Of the day marking work for innocent children in war, the agency noted that overall Salesian missionaries, including sisters, working in more than 130 countries around the globe "are working to ensure youth are safe, have their basic needs met and can access the education they need to succeed," the agency said its announcement.

That includes work in locales facing armed conflict, including Ukraine and Sudan. In Ukraine, for example, missionaries have provided prefabricated homes in the western city of Lviv.

On the second day of commemoration, on June 12, the mission agency noted that the theme for that day this year is "Let's act on our commitments: End Child Labor!"

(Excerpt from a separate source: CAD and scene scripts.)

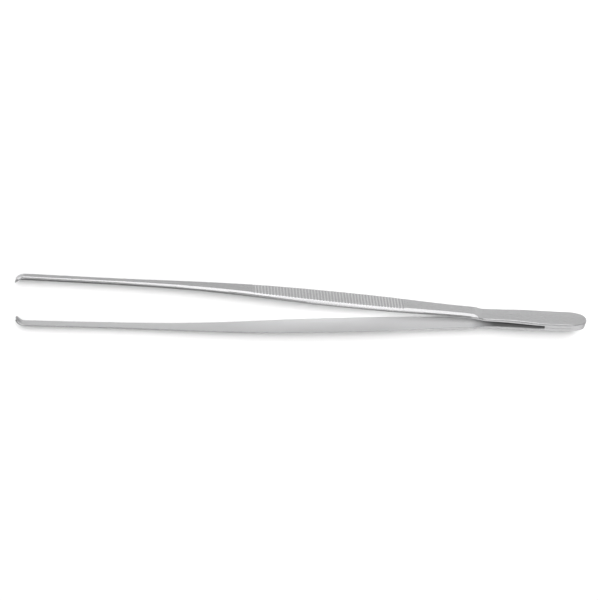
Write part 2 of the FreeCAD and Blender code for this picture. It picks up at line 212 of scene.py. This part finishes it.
def leafSections(toothCut):
    # a loop round the leaf at each station: across the outer face and its bevels, round the side,
    # back across the inner face and round the other side. Gives s, across, out and the painted
    # light and shade as grids, the number of points across a face and down a side, and where the arm is
    s = stations()[:, None]
    flat = np.array(steps["flat"])[None, :]
    slope = np.array(steps["slope"])[None, :]
    w = roundedLine(leaf["halfWidth"], s)
    armBevel = fromTable(leaf["bevel"], s)
    armBevel = armBevel - (roundedLine(leaf["slab"], s) - roundedLine(leaf["outer"], s))
    bevel = np.where(s > leaf["slabFrom"], armBevel, 0)
    bevel = np.clip(np.maximum(bevel, leaf["edgeBreak"]), 0, leaf["bevelMost"] * w)
    lean = leaf["draft"] * smoothStep((s - leaf["draftFrom"]) / leaf["draftOver"])

    # the outline of the heel turns by this angle, so its edge break is set in along s as well
    turn = np.arctan2(roundedLine(leaf["halfWidth"], s + 1e-3) - w, 1e-3)
    turn = np.where(s < leaf["noseEnds"], turn, 0)
    share = np.concatenate([flat * 0, slope], axis=1)           # 0 on the flat, towards 1 down the bevel
    inset = np.where(s < leaf["noseEnds"], leaf["edgeBreak"], bevel)
    rim = np.clip(w - inset * np.cos(turn), 0, None)
    across = np.concatenate([flat * rim, rim + slope * (w - lean * 0.5 - rim)], axis=1)
    depth = inset * fromTable(leaf["bevelDrop"], s)             # of the bevel, from the flat to the side
    drop = share * depth

    # the cuts between the teeth end each column where the round of the tip comes down to them
    inTip = s > leaf["toothZone"]
    cut = np.where(inTip, fromTable(toothCut, across), leaf["pointHeight"])
    edgeCut = np.where(inTip, fromTable(toothCut, w), leaf["pointHeight"])
    faceS = stopAtTip(s, cut, drop) + inset * np.sin(turn) * (1 - share)
    sideS = stopAtTip(s, edgeCut, depth)
    faceInner = np.maximum(roundedLine(leaf["inner"], faceS), np.where(inTip, cut, -1))
    sideInner = np.maximum(roundedLine(leaf["inner"], sideS), np.where(inTip, edgeCut, -1))
    wave, ribbed = ribWave(faceS)
    ribbed = ribbed * np.clip(1 - drop / leaf["ribRunOut"], 0, 1)
    faceOuter = tipLine(faceS, drop) - leaf["ribDepth"] * wave * ribbed
    faceOuter = np.maximum(faceOuter, faceInner + leaf["toothEdge"])
    sideOuter = np.maximum(tipLine(sideS, depth), sideInner + leaf["toothEdge"])

    # the side, with a small rounding at each of its edges
    top, bottom, upper, lower = (w - lean)[:, 0], w[:, 0], sideOuter[:, 0], sideInner[:, 0]
    size = np.clip((upper - lower) / leaf["fullRoundAt"], 0, 1)
    roundOut = leaf["edgeRound"] * size
    roundIn = np.where(s[:, 0] < leaf["weldLength"], leaf["seamRound"], leaf["edgeRound"]) * size
    edge = np.concatenate([
        rounding(pair(top - roundOut, upper + roundOut * leaf["roundRise"]), pair(top, upper),
                 pair(top, upper - roundOut)),
        rounding(pair(bottom, lower + roundIn), pair(bottom, lower), pair(bottom - roundIn, lower)),
    ], axis=1)
    across = np.minimum(across, (top - roundOut)[:, None])
    innerAcross = np.minimum(across, (bottom - roundIn)[:, None])

    faceS = bothHalves(faceS)
    sideS = np.repeat(sideS, edge.shape[1], axis=1)
    # painted light and shade: the rib lands are painted lighter than the grooves as a painted highlight,
    # the heel half is painted lighter, the hook gets a painted highlight, and the inner face its painted
    # shade and light along the leaf
    outerPaintedShade = 0.5 + bothHalves((wave - 0.5) * ribbed)
    outerPaintedShade = outerPaintedShade - lighterBy(leaf["heelPaintedLight"], faceS) - lighterBy(leaf["hookPaintedHighlight"], faceS)
    innerPaintedShade = fromTable(leaf["innerPaintedShade"], faceS)
    sidePaintedShade = 0.5 - lighterBy(leaf["hookPaintedHighlight"], sideS)
    loops = [
        (faceS, sideS, faceS[:, ::-1], sideS),
        (bothHalves(across, -1), edge[..., 0], bothHalves(innerAcross, -1)[:, ::-1], -edge[:, ::-1, 0]),
        (bothHalves(faceOuter), edge[..., 1], bothHalves(faceInner)[:, ::-1], edge[:, ::-1, 1]),
        (outerPaintedShade, sidePaintedShade, innerPaintedShade[:, ::-1], sidePaintedShade),
    ]
    grids = [np.concatenate(parts, axis=1) for parts in loops]
    return grids, faceS.shape[1], edge.shape[1], s[:-1, 0] > leaf["slabFrom"]


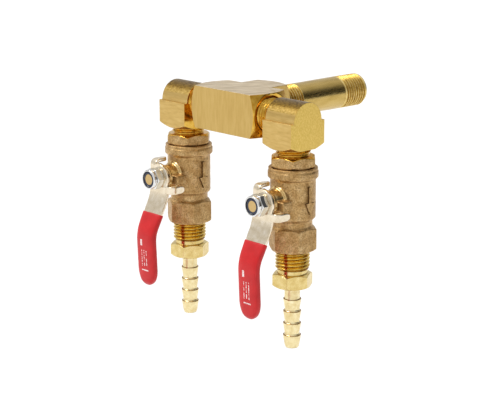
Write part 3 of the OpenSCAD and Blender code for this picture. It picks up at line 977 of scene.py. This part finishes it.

The theme of commitments is important this year because it marks the 25th anniversary of the adoption of the International Labor Organization's Convention No. 182 on the Worst Forms of Child Labor (1999). In 2020, it became both universally ratified and "the most rapidly ratified Convention in the UN agency’s 101-year history."

Child labor, the mission agency noted, "is associated with lower educational attainment and later with jobs that fail to meet basic decent work criteria. Those who leave school early are less likely to secure stable jobs and are at greater risk of chronic unemployment and poverty."

Many of those who leave school early, particularly between the ages of 15-17, "are engaged in work that is hazardous and classified as the worst forms of child labor."

Mission programs are intended to "rescue children from labor and ensure they have their basic needs met and are enrolled in school," said Fr. Michael Conway, director of Salesian Missions.

One such program is in Bolivia. Thanks to donor funding from Salesian Missions, students attending the Madre Cándida Center, located in Santa Cruz, Bolivia, are taking advantage of new computer equipment — 14 new computers — to improve and upgrade the center's computer laboratory. In all, 125 students — many from low-income families — access technical training at the center.

Salesian Missions is headquartered in New Rochelle, New York, and is part of the Don Bosco Network, a worldwide federation of Salesian nongovernmental organizations.